Low cost carrier Avelo Airlines has announced that it's going to close its base at Hollywood Burbank Airport and end all West Coast operations by December.
Instead, the company will be shifting its focus to its flights in the eastern half of the country. The carrier said, financial struggles in a competitive market is the reason behind the closure.
The carrier said it will reduce its Burbank operation to one aircraft on Aug. 12 and end all flights by Dec. 2. The decision effectively ends Avelo's West Coast presence, where the airline launched its first flight more than four years ago.
"Our last flight at EUG will be December 1, 2025. Customers who have flights booked can visit the Manage Trips section of our website to cancel their flight and receive a refund," Avelo said in a statement.

Avelo Airlines launched in April 2021 with three destinations from the airport using Boeing 737-800 aircraft.
The announcement comes as Avelo has faced criticism over its agreement with the Department of Homeland Security to conduct deportation flights.
The Houston-based airline began federal deportation flights from Mesa Gateway Airport outside Phoenix in May under a contract with Immigration and Customs Enforcement. The ICE agreement sparked boycott campaigns and protests at airports across the country.
Since May, the airline has been carrying out deportation flights in Arizona for U.S. Immigration and Customs Enforcement.

Shortly after starting their flights for ICE, Avelo began offering nonstop flights between New Haven, Connecticut, and Portland.

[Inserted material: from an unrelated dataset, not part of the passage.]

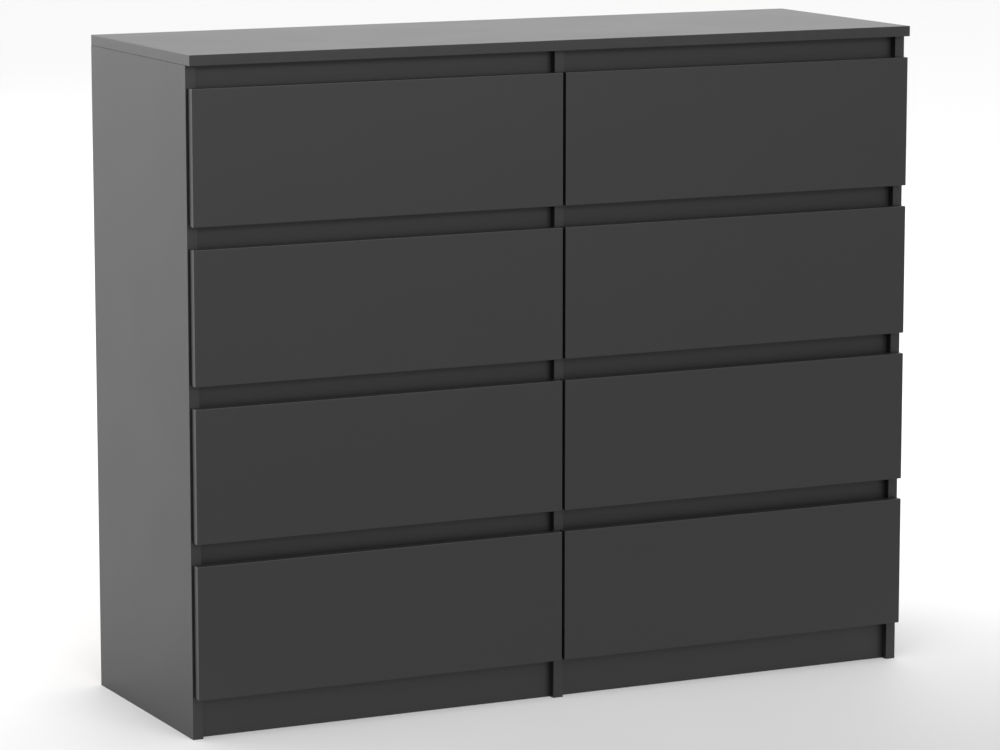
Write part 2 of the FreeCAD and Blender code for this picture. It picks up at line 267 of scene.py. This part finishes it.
def chips(tree, place):
    """Flakes of wood in a darker bed."""
    flat = add(tree, "ShaderNodeMapping", {"Scale": (1 / CHIP, 1 / CHIP, 1 / CHIP)}, {"Vector": place})
    cells = add(tree, "ShaderNodeTexVoronoi", {"Scale": 1.0}, {"Vector": flat.outputs[0]})
    single = add(tree, "ShaderNodeSeparateColor", links={0: cells.outputs["Color"]})
    dust = noise(tree, place, 1.2 * MM, 3.0)
    flakes = blend_colours(tree, single.outputs[0], "#9c7a50", "#cfae80")
    tint = blend_colours(tree, between(tree, dust, 0.0, 1.0, 0.5, 0.7), flakes, "#6e5233")
    height = blend_numbers(tree, dust, single.outputs[0], dust)
    return tint, between(tree, dust, 0.75, 0.9), height


# %% [markdown]
# ### Drawer boards, hardboard
# Drawer sides are wrapped in a pale grey paper foil with a faint printed grain. Hardboard is pressed
# wood fibre: the smooth face of a drawer bottom is lacquered, and the rough face keeps the imprint of
# the wire mesh that it was pressed on.

# %% Drawer foil and hardboard layers
GRAIN = 1.6 * MM
MESH = 3.2 * MM


def pale_foil(tree, place):
    """Grey paper foil with a faint grain."""
    grain = noise(tree, place, GRAIN, 4.0, (60, 60, 1))
    tint = blend_colours(tree, grain, "#bdbcb8", "#cbcac6")
    return tint, between(tree, grain, 0.42, 0.52), grain


def pale_lacquer(tree, place):
    """The smooth side of a drawer bottom."""
    peel = noise(tree, place, 5 * MM, 2.0)
    tint = blend_colours(tree, peel, "#c6c5c1", "#cecdc9")
    return tint, between(tree, peel, 0.34, 0.42), peel


def fibre(tree, place):
    """Brown fibre with the imprint of a wire mesh."""
    hair = noise(tree, place, 1.4 * MM, 5.0, (3, 1, 1))
    cloud = noise(tree, place, 90 * MM, 3.0)
    part = add(tree, "ShaderNodeSeparateXYZ", links={0: place})
    rows = []
    for axis in range(3):
        phase = add(tree, "ShaderNodeMath", {1: math.tau / MESH}, {0: part.outputs[axis]},
                    operation="MULTIPLY")
        rows.append(add(tree, "ShaderNodeMath", links={0: phase.outputs[0]}, operation="SINE").outputs[0])
    weave = add(tree, "ShaderNodeMath", links={0: rows[0], 1: rows[2]}, operation="MULTIPLY")
    weave = add(tree, "ShaderNodeMath", links={0: weave.outputs[0], 1: rows[1]}, operation="ADD")
    height = blend_numbers(tree, hair, weave.outputs[0], hair)
    shade = blend_colours(tree, between(tree, hair, 0.0, 1.0), "#5b4331", "#715742")
    tint = blend_colours(tree, between(tree, cloud, 0.0, 0.15), shade, "#4f3a2b")
    return tint, between(tree, hair, 0.7, 0.85), height


# %% [markdown]
# ### Steel, zinc, nylon and beech
# Runners are bent from steel strip and powder coated, which leaves a fine orange peel. Cams and screws
# are zinc plated, a bright metal with a cloudy polish. The rollers are moulded nylon, slightly
# see-through at the rim. Dowels are beech, with long fine pores.

# %% Layers of the fittings
def powder(tree, place):
    """Powder coat with its orange peel."""
    peel = noise(tree, place, 1.8 * MM, 2.0)
    tint = blend_colours(tree, peel, "#c4c4c0", "#cdcdc9")
    return tint, between(tree, peel, 0.38, 0.5), peel


def zinc(tree, place):
    """Zinc plate: cloudy, finely scratched."""
    cloud = noise(tree, place, 3 * MM, 3.0)
    scratch = noise(tree, place, 0.8 * MM, 2.0, (8, 1, 1))
    tint = blend_colours(tree, cloud, "#a9adb1", "#c3c6c8")
    return tint, between(tree, cloud, 0.24, 0.4), scratch


def nylon(tree, place):
    """Moulded nylon with faint swirls."""
    swirl = noise(tree, place, 6 * MM, 2.0)
    tint = blend_colours(tree, swirl, "#dedcd4", "#e8e6df")
    return tint, between(tree, swirl, 0.3, 0.4), swirl


def beech_pores(tree, place):
    """Beech with its fine pores."""
    pores = noise(tree, place, 0.9 * MM, 4.0, (1, 12, 1))
    tint = blend_colours(tree, between(tree, pores, 0.0, 1.0), "#b98b5c", "#cda273")
    return tint, between(tree, pores, 0.55, 0.7), pores


# %% Make the materials
FRONT, BACK, DOWN = (0, -1, 0), (0, 1, 0), (0, 0, -1)
RESIN = 1.5  # IOR of melamine, lacquer and powder coat
POLYAMIDE = 1.53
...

A spokesperson for Avelo says their Homeland Security charters are only based out of Arizona and are not affiliated with Portland Jetport commercial services.
The aircraft currently stationed at Burbank will be moved to markets on the East Coast, where the company sees "significantly more opportunity to continue our path to sustainable cash flow generation," according to the statement.
"We believe the continuation service from BUR in the current operating environment will not deliver adequate financial returns in a highly competitive backdrop," an Avelo spokesperson said in a statement.
The spokesperson said the airline had invested "significant time, resources and efforts" to improve West Coast financial results but had not achieved necessary returns.
The closure will affect all West Coast flights, meaning routes to destinations like Eureka, Calif., Salem, Ore., and other regional airports will end.
Avelo, after launching operations in the year 2021 amid Covid-19 pandemic, operated a fleet of Boeing 737 planes from smaller airports to serve routes ignored by major airlines.
While Avelo will no longer serve the western US, the airline will continue to serve an east coast network of over 40 cities both domestic and international that will extend from Manchester, New Hampshire in the northeast to the Dominican Republic and Cancun to the south and as far west as Dallas and Chicago.
The news about Avelo came on the same day that Palm Springs International Airport announced United Airlines is adding new seasonal flights between the desert and Newark Liberty International Airport in the New York City area beginning in December.